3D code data
▶
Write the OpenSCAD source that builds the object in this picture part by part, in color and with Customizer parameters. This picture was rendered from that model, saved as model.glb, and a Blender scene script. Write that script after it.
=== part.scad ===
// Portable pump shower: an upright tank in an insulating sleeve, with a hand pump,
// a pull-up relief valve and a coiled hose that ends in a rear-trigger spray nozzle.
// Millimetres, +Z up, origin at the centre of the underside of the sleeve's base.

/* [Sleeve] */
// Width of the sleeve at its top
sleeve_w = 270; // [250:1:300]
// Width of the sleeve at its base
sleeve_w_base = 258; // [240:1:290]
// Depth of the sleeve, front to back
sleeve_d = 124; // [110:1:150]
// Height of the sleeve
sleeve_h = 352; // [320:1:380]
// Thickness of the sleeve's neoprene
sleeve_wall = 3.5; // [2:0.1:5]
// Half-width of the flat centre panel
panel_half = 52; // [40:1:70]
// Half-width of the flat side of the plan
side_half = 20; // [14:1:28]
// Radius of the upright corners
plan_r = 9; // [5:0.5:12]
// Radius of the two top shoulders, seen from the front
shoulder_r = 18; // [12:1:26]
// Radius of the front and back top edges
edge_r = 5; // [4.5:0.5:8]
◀
▶
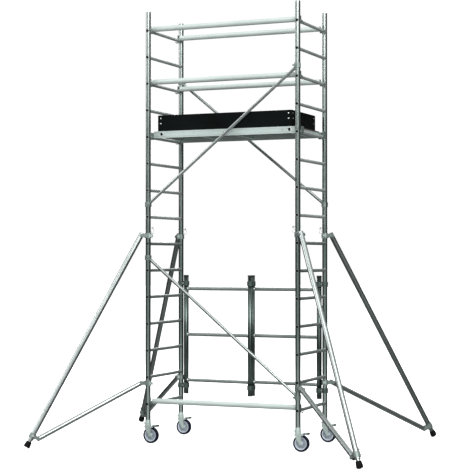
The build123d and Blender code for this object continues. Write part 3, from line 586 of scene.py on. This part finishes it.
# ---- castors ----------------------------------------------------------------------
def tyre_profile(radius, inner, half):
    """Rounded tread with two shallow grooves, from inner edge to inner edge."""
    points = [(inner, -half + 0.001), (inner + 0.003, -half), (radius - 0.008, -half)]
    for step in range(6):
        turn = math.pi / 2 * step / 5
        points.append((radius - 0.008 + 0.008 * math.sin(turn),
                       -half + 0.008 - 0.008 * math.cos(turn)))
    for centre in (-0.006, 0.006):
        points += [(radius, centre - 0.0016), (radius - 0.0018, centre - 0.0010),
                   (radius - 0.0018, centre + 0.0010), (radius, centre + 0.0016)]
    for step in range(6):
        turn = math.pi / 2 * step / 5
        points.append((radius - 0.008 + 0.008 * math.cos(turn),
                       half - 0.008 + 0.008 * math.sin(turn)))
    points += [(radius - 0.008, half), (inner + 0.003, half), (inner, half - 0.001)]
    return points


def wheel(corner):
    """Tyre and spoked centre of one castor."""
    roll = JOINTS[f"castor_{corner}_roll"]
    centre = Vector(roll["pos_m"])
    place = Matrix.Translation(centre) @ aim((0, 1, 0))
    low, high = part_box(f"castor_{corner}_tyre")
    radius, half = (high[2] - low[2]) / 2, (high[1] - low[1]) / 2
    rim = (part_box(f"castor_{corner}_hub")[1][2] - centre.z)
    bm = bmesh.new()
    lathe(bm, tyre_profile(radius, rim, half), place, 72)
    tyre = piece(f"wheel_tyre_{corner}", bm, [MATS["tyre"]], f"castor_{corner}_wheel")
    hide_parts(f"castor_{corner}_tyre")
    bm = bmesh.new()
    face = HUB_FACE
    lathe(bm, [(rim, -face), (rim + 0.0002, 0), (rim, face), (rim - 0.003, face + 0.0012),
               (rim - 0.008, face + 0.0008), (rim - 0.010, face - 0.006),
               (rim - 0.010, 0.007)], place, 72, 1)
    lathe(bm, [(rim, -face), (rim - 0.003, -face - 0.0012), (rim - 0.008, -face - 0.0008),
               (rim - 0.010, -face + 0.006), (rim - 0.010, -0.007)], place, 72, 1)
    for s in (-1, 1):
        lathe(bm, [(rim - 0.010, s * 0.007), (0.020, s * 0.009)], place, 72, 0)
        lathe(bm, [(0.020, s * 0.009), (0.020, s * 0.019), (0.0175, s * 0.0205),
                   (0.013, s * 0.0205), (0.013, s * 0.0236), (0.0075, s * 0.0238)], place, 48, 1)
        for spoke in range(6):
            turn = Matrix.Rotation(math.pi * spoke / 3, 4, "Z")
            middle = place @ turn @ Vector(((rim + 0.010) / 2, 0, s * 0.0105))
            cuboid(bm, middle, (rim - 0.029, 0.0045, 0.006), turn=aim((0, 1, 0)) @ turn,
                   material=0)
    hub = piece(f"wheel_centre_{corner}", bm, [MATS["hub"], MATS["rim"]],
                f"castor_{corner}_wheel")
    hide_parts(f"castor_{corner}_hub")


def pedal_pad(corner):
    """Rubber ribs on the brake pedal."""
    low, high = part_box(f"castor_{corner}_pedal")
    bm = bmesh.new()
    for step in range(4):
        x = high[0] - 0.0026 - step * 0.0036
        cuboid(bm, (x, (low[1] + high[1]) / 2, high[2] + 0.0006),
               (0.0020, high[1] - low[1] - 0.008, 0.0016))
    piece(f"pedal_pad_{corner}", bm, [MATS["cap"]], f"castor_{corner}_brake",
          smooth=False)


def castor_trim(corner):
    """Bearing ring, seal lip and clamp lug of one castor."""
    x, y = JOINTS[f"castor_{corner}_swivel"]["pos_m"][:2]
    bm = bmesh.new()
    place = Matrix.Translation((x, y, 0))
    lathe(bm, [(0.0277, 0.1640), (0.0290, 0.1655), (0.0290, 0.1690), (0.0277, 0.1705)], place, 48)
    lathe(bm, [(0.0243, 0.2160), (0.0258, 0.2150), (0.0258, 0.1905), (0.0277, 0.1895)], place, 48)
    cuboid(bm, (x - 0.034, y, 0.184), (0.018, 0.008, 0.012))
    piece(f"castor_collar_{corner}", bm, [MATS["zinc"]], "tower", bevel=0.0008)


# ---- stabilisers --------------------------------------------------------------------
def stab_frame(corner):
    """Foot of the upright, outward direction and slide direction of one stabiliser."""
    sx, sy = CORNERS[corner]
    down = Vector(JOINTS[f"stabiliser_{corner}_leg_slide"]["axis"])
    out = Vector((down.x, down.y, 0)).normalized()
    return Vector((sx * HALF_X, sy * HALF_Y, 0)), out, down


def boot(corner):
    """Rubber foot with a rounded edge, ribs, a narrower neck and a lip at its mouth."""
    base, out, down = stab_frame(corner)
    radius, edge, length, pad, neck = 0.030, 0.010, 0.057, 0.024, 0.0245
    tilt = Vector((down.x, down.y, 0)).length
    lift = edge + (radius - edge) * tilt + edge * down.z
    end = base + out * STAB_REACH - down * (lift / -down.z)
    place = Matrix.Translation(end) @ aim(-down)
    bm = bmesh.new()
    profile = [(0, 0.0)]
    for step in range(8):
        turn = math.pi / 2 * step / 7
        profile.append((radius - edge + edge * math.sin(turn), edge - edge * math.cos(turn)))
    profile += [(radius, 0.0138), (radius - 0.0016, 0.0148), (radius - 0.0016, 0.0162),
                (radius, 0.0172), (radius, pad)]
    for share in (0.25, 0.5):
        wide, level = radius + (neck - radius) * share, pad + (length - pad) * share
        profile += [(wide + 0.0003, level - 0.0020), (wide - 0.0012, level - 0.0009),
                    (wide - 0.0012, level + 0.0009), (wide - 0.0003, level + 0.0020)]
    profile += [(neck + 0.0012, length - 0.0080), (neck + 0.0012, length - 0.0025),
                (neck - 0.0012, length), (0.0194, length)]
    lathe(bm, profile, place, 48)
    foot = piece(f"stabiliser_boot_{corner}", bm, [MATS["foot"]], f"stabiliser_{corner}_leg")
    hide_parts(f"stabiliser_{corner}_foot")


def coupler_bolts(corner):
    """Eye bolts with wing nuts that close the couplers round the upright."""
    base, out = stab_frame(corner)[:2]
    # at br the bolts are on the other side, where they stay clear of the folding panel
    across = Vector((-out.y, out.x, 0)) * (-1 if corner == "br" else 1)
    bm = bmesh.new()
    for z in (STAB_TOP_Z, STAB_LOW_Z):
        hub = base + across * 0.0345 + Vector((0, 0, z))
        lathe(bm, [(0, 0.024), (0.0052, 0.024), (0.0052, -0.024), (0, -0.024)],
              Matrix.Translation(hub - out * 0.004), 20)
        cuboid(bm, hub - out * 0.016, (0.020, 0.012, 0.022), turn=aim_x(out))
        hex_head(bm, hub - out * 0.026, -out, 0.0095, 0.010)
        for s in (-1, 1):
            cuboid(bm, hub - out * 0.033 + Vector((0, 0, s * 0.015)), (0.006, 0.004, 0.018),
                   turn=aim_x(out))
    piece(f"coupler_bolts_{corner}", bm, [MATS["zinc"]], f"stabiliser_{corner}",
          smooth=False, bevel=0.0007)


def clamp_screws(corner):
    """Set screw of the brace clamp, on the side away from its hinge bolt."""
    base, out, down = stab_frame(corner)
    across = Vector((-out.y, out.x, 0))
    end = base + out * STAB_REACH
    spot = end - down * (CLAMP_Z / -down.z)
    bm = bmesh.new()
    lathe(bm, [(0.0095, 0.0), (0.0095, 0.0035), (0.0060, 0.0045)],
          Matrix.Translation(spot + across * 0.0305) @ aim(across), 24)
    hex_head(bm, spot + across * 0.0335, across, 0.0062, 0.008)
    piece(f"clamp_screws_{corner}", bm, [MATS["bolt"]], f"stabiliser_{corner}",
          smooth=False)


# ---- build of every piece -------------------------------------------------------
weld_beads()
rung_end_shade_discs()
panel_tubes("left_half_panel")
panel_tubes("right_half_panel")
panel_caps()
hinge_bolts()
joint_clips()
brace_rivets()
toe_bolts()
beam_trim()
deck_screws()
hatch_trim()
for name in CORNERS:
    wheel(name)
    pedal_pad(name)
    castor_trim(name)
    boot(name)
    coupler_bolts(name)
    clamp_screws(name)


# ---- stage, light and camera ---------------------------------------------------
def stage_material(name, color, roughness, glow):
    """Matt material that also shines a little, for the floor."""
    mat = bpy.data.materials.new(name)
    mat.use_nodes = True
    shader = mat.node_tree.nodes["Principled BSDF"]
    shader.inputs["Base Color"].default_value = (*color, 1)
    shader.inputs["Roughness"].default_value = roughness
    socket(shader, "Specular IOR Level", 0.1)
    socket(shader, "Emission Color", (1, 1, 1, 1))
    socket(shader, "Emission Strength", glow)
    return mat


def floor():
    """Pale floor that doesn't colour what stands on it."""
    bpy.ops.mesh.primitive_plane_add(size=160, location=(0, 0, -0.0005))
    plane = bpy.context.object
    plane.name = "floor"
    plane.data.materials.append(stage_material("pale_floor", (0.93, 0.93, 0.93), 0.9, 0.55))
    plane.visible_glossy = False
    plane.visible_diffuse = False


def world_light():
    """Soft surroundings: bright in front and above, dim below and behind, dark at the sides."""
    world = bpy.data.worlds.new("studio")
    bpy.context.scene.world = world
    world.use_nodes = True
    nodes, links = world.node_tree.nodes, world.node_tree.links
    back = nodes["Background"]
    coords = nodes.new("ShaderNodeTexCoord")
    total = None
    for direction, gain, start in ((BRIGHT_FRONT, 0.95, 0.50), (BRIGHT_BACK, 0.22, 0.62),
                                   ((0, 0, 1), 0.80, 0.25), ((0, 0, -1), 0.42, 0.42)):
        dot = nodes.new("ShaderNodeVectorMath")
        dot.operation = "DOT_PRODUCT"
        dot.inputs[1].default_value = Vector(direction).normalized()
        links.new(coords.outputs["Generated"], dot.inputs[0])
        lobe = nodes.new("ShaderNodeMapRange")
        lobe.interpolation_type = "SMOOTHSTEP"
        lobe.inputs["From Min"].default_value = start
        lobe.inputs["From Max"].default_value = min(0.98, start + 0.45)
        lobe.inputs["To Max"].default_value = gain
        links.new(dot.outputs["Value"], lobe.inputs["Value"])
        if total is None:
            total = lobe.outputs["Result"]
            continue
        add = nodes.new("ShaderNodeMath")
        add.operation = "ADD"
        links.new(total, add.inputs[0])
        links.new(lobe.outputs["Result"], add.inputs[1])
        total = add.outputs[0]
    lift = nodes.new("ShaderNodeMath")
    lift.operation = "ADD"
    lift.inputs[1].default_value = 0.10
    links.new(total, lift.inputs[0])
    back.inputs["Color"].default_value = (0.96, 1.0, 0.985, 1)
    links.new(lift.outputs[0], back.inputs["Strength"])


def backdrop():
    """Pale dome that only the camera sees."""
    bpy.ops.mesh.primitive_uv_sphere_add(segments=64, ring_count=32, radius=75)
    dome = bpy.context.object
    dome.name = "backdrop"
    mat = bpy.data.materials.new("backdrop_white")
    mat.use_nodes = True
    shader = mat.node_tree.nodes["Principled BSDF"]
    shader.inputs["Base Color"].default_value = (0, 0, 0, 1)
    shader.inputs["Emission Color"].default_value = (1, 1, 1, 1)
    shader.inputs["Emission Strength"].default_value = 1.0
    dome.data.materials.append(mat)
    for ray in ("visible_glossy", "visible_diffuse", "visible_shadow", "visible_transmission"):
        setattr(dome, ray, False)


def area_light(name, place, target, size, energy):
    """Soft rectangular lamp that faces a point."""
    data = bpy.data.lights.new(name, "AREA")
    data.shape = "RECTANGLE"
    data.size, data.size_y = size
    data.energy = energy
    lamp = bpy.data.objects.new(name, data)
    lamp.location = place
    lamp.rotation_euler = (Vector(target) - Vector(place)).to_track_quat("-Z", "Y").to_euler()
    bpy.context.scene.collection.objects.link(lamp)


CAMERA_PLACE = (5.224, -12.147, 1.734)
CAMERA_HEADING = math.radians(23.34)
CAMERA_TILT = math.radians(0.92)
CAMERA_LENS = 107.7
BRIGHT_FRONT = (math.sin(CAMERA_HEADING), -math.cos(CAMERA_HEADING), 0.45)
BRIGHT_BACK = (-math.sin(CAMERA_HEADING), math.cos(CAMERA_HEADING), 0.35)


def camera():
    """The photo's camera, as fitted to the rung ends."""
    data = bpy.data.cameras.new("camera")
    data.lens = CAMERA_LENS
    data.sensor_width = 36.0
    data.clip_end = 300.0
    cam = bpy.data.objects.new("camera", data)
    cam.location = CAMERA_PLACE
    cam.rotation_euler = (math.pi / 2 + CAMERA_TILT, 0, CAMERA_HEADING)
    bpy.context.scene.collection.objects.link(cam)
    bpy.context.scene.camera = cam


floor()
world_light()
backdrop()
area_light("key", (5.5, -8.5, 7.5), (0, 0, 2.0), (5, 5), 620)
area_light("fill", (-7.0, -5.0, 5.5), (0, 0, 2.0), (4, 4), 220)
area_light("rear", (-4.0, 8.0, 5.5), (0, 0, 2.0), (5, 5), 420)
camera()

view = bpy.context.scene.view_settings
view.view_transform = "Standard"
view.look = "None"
◀
§ Written exercise:
The line containing "The build123d and" opens the part, and the line containing "return points" closes it. Output that part exactly, with both, and only that.

§ Result for this task:
The build123d and Blender code for this object continues. Write part 3, from line 586 of scene.py on. This part finishes it.
# ---- castors ----------------------------------------------------------------------
def tyre_profile(radius, inner, half):
    """Rounded tread with two shallow grooves, from inner edge to inner edge."""
    points = [(inner, -half + 0.001), (inner + 0.003, -half), (radius - 0.008, -half)]
    for step in range(6):
        turn = math.pi / 2 * step / 5
        points.append((radius - 0.008 + 0.008 * math.sin(turn),
                       -half + 0.008 - 0.008 * math.cos(turn)))
    for centre in (-0.006, 0.006):
        points += [(radius, centre - 0.0016), (radius - 0.0018, centre - 0.0010),
                   (radius - 0.0018, centre + 0.0010), (radius, centre + 0.0016)]
    for step in range(6):
        turn = math.pi / 2 * step / 5
        points.append((radius - 0.008 + 0.008 * math.cos(turn),
                       half - 0.008 + 0.008 * math.sin(turn)))
    points += [(radius - 0.008, half), (inner + 0.003, half), (inner, half - 0.001)]
    return points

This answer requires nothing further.